* Stated problem
Count the lines in the records below that contain the word "code", and reply with only that number.

* Records

=-=-=-=-=

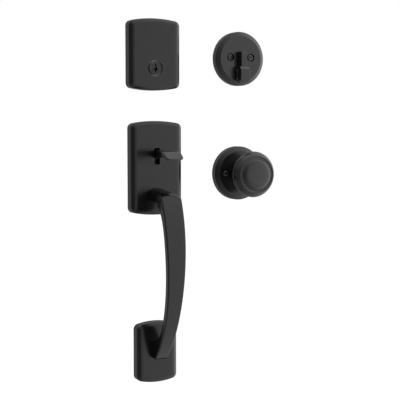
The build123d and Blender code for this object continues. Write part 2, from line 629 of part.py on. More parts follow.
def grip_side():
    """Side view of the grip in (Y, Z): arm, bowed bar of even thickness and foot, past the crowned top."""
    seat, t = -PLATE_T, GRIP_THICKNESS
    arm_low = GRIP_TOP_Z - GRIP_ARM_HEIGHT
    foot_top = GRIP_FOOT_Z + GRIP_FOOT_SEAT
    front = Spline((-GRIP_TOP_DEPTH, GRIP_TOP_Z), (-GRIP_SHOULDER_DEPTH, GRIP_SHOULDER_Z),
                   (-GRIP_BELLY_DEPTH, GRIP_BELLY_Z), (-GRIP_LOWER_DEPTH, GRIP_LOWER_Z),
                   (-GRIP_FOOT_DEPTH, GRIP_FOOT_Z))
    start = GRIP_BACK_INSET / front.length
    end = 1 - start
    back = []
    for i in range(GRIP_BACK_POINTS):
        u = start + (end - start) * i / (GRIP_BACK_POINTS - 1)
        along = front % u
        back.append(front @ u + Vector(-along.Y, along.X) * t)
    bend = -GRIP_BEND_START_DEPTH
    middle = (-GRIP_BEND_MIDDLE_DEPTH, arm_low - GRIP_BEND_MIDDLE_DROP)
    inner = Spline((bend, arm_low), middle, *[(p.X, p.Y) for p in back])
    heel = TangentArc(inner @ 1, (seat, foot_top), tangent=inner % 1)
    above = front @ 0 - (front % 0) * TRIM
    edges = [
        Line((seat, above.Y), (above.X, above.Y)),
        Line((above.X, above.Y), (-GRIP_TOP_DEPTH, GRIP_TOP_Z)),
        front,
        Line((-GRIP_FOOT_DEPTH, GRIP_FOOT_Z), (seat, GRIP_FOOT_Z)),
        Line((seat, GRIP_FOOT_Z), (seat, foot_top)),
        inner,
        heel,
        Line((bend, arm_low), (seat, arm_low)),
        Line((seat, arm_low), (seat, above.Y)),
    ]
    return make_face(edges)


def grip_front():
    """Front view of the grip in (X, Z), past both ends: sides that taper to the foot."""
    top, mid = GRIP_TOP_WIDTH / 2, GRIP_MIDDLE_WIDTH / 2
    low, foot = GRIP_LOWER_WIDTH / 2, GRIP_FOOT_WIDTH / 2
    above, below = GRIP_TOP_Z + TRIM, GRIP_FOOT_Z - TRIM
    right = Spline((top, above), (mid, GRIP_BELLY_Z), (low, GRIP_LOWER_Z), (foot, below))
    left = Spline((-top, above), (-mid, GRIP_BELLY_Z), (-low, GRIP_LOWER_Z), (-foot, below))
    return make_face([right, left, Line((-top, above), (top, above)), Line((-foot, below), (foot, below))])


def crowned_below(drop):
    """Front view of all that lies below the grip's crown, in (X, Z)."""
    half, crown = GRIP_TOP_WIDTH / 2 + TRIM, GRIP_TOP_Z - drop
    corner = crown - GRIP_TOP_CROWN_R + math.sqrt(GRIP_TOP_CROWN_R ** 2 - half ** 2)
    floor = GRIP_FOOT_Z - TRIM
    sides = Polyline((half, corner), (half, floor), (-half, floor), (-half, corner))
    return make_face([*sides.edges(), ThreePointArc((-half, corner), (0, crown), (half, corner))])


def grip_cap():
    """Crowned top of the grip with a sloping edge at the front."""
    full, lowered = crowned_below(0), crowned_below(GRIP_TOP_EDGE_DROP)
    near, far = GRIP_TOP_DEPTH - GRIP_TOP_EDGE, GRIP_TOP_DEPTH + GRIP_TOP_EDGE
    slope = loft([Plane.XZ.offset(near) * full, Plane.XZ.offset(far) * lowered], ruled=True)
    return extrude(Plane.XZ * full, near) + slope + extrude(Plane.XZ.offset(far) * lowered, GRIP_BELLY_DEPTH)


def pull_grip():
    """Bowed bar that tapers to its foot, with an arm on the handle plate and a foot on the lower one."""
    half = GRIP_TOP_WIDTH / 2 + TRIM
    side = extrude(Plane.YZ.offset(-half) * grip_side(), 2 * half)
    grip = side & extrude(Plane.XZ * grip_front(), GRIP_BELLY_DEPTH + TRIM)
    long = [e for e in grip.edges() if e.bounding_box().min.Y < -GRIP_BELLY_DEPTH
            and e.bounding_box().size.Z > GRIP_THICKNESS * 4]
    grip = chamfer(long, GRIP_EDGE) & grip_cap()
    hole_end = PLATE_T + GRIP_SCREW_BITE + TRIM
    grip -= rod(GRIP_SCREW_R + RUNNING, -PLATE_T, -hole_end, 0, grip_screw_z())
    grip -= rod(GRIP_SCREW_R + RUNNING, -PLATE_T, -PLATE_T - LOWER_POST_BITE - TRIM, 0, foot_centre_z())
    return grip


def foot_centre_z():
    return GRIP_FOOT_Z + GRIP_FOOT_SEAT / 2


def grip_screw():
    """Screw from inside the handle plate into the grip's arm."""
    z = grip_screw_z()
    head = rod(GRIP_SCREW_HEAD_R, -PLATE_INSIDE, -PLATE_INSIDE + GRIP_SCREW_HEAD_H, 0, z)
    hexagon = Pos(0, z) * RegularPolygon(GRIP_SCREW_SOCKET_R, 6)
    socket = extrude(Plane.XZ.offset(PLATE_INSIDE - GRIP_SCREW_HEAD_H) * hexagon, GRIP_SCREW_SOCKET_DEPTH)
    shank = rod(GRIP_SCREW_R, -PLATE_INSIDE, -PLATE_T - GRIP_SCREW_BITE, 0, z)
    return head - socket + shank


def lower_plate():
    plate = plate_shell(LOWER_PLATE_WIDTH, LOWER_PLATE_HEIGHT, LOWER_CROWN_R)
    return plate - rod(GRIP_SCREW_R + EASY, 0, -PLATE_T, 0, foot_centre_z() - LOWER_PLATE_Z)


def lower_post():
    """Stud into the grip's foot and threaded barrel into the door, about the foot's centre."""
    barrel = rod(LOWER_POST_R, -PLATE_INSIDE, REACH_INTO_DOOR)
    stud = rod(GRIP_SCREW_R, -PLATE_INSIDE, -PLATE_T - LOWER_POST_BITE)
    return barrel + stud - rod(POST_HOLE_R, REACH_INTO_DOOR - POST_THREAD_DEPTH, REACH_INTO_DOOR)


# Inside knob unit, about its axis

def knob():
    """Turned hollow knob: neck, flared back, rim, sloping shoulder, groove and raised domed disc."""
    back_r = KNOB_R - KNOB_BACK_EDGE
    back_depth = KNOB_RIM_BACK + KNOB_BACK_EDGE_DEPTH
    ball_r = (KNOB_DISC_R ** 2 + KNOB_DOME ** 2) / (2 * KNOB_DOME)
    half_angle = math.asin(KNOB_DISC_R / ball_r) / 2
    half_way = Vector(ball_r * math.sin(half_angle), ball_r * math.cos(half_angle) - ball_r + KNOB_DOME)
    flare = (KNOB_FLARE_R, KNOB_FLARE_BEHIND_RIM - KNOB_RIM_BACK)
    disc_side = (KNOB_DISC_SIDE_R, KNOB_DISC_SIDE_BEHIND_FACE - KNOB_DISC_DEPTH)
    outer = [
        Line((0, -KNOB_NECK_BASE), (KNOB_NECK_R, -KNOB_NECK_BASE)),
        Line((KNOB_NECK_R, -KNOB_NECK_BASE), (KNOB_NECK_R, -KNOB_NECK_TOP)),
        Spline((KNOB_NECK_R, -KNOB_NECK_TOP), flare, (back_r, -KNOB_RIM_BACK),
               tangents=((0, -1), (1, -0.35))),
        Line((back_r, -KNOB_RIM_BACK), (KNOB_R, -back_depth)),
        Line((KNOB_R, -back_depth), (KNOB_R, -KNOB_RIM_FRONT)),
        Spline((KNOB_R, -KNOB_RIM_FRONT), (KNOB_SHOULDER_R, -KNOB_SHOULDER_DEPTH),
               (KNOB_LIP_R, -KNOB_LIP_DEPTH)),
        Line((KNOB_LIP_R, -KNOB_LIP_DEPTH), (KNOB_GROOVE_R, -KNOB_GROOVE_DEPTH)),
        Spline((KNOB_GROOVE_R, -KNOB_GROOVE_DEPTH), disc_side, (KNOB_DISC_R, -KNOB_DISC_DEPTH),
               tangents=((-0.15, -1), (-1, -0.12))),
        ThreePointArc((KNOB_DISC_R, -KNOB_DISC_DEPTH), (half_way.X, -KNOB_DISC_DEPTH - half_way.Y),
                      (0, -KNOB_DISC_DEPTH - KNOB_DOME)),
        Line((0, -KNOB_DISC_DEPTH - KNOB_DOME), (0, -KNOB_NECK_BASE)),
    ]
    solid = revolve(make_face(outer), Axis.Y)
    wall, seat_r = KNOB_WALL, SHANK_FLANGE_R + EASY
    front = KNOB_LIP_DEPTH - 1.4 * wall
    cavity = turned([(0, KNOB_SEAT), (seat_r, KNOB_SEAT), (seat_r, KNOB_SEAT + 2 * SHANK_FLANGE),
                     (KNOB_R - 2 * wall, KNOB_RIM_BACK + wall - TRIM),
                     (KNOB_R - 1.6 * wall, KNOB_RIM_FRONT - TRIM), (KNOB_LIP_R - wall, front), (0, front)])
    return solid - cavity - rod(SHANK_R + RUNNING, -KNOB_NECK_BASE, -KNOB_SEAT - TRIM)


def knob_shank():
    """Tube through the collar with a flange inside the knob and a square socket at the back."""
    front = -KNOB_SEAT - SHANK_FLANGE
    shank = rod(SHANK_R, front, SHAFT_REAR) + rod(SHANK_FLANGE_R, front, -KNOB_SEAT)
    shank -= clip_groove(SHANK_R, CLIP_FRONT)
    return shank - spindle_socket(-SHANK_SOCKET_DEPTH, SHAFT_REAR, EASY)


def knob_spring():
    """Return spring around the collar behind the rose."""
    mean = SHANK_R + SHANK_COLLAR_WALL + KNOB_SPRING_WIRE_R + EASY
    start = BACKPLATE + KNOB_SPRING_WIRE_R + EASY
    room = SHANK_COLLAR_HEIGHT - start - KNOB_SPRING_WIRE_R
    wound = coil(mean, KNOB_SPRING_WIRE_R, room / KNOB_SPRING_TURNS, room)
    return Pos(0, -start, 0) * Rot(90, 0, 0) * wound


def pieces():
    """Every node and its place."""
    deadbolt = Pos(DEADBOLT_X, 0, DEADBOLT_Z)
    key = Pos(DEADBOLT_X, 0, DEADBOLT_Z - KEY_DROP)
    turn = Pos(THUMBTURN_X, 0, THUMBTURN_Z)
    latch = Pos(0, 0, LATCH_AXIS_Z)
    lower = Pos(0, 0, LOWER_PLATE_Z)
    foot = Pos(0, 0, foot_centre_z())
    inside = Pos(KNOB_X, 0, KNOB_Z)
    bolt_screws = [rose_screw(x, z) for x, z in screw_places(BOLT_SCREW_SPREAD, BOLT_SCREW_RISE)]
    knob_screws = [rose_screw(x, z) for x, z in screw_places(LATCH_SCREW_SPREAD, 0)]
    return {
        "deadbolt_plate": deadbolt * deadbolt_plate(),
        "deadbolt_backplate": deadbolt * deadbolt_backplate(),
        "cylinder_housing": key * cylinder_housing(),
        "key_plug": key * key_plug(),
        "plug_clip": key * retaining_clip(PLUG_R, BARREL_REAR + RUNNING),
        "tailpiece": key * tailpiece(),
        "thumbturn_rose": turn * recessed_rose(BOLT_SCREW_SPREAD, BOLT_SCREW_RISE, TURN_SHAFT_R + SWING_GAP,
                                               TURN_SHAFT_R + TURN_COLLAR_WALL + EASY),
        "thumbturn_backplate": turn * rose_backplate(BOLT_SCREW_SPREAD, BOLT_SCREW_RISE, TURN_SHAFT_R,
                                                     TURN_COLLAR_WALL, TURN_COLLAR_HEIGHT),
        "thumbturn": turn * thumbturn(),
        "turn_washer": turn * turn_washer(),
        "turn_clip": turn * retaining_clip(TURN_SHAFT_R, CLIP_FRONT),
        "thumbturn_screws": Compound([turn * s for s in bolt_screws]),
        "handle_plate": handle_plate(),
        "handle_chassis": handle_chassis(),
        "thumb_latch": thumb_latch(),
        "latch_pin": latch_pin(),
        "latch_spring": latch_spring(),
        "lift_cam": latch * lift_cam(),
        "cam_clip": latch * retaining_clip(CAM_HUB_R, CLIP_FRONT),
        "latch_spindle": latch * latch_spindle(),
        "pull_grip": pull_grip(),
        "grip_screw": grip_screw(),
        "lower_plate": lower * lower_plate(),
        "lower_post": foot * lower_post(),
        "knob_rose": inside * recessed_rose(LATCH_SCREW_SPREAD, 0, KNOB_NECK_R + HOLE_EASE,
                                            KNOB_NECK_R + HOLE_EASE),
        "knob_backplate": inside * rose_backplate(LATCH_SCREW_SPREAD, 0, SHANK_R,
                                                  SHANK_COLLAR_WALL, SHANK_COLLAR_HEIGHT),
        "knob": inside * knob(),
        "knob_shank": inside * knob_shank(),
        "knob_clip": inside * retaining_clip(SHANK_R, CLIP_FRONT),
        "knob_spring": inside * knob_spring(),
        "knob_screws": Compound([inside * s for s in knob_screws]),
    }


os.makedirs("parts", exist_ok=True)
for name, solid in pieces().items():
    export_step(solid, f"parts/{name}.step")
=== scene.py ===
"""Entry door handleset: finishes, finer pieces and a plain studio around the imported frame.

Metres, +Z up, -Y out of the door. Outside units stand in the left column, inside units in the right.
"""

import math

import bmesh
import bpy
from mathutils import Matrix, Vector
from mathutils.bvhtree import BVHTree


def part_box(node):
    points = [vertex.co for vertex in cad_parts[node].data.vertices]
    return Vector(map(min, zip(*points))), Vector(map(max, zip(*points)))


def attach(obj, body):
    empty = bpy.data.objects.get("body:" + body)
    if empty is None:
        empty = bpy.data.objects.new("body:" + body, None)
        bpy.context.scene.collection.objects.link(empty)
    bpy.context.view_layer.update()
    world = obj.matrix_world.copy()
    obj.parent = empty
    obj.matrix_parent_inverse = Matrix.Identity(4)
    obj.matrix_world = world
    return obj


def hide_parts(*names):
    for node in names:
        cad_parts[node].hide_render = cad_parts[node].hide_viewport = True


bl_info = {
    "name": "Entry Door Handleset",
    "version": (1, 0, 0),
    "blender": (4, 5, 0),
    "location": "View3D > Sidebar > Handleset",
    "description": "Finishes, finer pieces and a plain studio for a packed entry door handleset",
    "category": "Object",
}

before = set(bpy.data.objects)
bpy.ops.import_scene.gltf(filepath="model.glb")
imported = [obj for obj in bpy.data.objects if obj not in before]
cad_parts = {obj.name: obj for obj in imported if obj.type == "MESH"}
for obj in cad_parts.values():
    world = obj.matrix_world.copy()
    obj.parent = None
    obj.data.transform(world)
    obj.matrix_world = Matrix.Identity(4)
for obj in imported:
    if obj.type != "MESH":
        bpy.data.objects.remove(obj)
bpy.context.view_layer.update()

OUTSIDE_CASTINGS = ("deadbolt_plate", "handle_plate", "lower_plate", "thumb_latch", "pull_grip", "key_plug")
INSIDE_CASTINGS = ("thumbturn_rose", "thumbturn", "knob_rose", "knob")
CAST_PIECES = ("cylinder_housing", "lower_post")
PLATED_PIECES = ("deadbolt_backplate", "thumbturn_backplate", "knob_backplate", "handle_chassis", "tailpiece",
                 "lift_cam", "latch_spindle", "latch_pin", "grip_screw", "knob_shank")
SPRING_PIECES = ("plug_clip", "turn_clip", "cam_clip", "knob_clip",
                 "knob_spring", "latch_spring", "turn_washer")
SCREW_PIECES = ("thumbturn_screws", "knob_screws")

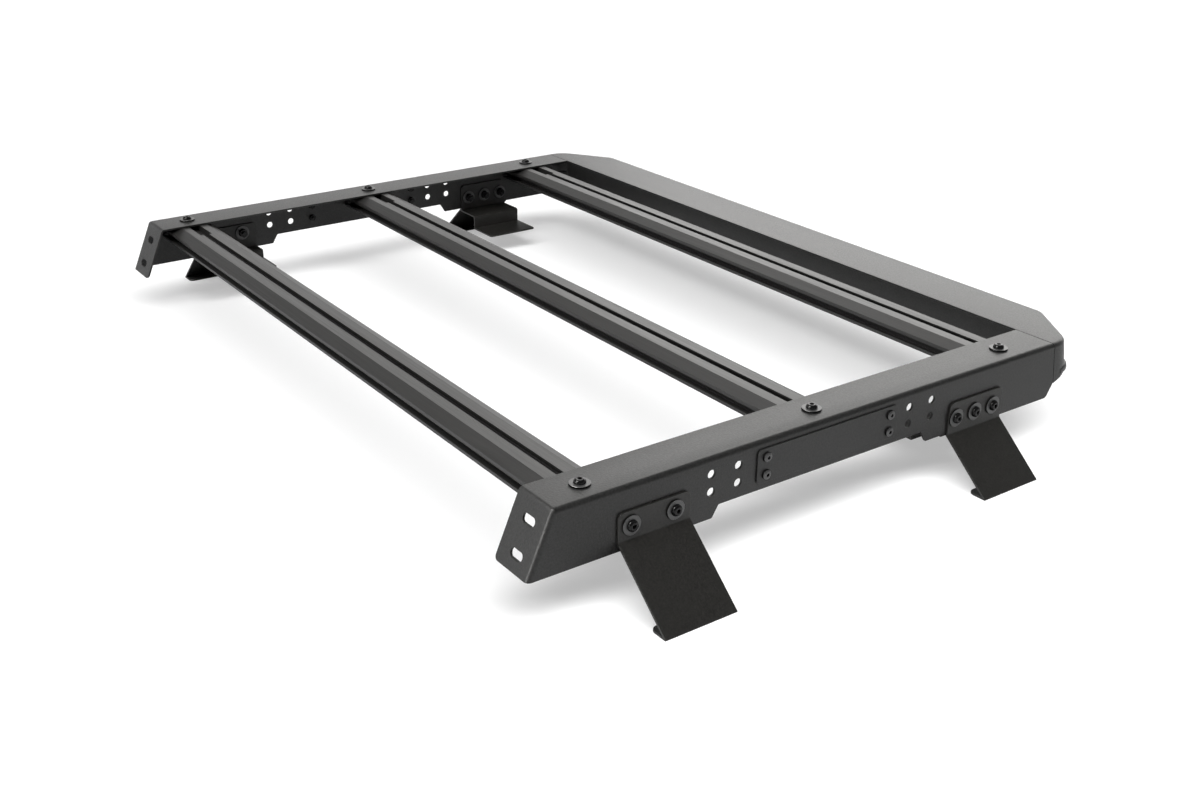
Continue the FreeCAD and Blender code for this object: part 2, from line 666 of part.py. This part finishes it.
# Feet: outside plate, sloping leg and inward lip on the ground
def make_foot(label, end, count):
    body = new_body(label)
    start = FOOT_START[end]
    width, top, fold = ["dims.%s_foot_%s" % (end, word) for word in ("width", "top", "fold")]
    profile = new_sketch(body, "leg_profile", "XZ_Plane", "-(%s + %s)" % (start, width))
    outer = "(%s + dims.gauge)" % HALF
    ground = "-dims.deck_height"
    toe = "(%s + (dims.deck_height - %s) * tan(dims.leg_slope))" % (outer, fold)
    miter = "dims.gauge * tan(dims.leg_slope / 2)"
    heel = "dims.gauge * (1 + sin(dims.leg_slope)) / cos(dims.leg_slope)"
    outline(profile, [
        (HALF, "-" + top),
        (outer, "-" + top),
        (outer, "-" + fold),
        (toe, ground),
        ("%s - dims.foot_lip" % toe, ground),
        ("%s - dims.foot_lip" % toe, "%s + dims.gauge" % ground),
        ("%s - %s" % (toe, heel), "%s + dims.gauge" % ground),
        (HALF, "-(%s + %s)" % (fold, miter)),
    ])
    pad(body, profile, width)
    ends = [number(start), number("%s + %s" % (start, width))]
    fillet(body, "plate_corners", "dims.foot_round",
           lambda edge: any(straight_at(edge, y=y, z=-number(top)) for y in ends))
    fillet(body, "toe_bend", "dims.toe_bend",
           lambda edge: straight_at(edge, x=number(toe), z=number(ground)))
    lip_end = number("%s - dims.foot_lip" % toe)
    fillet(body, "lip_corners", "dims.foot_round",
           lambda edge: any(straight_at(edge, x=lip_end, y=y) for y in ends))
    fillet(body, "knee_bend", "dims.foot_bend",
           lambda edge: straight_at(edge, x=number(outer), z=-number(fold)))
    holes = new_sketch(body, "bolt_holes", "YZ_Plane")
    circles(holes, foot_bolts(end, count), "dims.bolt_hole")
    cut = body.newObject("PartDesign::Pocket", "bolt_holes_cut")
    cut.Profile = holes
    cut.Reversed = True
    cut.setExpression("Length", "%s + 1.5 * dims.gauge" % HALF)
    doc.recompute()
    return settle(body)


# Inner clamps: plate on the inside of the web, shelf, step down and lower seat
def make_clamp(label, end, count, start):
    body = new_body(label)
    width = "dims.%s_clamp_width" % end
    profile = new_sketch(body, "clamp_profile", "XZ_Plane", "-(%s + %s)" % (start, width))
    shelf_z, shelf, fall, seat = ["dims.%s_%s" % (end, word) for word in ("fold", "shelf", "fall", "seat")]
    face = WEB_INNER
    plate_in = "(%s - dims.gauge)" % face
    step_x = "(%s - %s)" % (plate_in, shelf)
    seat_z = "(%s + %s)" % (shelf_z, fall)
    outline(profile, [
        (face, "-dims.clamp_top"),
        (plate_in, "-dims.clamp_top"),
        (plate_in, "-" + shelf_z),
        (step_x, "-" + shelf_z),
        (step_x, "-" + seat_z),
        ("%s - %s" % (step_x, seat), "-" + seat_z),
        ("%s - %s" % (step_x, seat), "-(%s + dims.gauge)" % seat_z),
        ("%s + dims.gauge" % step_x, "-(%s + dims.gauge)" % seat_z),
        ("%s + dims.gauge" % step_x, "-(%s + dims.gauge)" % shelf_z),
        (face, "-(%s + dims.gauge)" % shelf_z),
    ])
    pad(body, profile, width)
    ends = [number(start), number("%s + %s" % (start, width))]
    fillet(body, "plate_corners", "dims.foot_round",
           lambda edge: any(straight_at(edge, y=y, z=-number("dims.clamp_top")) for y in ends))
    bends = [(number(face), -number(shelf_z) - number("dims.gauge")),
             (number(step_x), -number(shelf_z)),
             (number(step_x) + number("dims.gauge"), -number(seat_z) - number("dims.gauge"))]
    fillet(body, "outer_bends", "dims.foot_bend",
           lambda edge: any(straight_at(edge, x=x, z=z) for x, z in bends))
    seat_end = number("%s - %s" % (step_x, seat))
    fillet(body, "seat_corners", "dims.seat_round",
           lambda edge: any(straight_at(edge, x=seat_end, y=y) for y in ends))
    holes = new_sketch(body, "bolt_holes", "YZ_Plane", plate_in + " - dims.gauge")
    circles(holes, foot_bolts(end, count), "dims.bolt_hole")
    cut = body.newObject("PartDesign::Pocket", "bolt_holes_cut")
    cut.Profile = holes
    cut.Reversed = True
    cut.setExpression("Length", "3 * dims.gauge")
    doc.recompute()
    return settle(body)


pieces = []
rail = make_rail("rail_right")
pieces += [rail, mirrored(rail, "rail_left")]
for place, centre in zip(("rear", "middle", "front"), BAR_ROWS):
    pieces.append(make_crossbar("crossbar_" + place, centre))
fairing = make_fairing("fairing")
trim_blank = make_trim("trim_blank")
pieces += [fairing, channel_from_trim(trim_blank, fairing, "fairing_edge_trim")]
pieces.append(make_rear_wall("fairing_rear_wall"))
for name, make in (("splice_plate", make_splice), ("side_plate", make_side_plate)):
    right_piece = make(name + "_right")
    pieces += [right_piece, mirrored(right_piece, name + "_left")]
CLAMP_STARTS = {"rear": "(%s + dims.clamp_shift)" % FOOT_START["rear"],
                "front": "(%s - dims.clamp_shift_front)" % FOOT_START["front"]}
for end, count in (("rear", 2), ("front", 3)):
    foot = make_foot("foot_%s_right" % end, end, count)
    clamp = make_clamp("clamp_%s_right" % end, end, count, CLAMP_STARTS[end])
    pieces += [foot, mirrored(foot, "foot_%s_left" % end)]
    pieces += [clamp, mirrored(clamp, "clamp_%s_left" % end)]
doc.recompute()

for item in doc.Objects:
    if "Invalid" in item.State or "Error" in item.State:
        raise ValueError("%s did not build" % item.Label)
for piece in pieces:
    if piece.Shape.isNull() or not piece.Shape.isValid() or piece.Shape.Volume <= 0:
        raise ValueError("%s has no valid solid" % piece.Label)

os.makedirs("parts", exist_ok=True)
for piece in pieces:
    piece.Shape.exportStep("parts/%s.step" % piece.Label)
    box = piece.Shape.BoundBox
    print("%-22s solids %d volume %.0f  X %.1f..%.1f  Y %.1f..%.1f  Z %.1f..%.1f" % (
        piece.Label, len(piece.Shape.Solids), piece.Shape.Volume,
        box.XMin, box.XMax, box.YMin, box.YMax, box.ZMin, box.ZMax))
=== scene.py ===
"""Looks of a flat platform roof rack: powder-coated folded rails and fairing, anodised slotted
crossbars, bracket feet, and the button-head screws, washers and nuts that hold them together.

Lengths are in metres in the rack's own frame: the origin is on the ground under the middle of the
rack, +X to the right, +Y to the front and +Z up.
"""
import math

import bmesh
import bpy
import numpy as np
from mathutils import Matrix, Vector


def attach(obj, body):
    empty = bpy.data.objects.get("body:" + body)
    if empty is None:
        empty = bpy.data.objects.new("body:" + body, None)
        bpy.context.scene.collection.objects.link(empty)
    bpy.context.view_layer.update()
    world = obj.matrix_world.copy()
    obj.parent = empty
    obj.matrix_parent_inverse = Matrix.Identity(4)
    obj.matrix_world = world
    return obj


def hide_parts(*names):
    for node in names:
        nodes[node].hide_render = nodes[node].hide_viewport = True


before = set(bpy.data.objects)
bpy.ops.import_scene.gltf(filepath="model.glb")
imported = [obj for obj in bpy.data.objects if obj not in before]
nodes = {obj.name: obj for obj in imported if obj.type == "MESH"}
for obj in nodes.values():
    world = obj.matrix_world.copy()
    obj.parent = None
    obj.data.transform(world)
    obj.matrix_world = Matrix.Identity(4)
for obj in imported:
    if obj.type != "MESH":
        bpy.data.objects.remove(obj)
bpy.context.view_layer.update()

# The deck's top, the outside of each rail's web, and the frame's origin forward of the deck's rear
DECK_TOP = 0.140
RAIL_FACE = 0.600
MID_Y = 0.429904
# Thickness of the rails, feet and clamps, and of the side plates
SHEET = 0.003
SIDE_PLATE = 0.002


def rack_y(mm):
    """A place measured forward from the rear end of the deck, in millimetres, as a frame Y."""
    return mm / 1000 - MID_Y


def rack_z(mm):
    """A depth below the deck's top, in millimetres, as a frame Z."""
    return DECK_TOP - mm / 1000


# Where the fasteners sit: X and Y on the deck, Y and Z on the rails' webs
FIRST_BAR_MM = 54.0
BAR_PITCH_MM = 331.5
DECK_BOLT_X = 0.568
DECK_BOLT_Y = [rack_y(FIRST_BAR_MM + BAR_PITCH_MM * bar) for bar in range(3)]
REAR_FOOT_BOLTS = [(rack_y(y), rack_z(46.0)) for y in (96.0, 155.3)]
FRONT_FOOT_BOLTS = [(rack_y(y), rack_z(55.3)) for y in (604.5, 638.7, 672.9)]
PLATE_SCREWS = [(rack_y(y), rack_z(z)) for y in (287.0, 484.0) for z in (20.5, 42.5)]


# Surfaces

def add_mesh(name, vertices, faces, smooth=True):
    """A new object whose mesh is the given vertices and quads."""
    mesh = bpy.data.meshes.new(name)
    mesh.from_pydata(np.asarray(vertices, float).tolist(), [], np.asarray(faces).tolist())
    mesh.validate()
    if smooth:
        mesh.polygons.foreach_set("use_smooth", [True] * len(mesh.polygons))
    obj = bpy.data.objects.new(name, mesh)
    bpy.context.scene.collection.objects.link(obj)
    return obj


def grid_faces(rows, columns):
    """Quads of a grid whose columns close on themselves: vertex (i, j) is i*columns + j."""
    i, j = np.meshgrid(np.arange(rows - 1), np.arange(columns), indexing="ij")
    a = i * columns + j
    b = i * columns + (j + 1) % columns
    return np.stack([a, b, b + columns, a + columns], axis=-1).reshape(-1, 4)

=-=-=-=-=

* Result of the task
2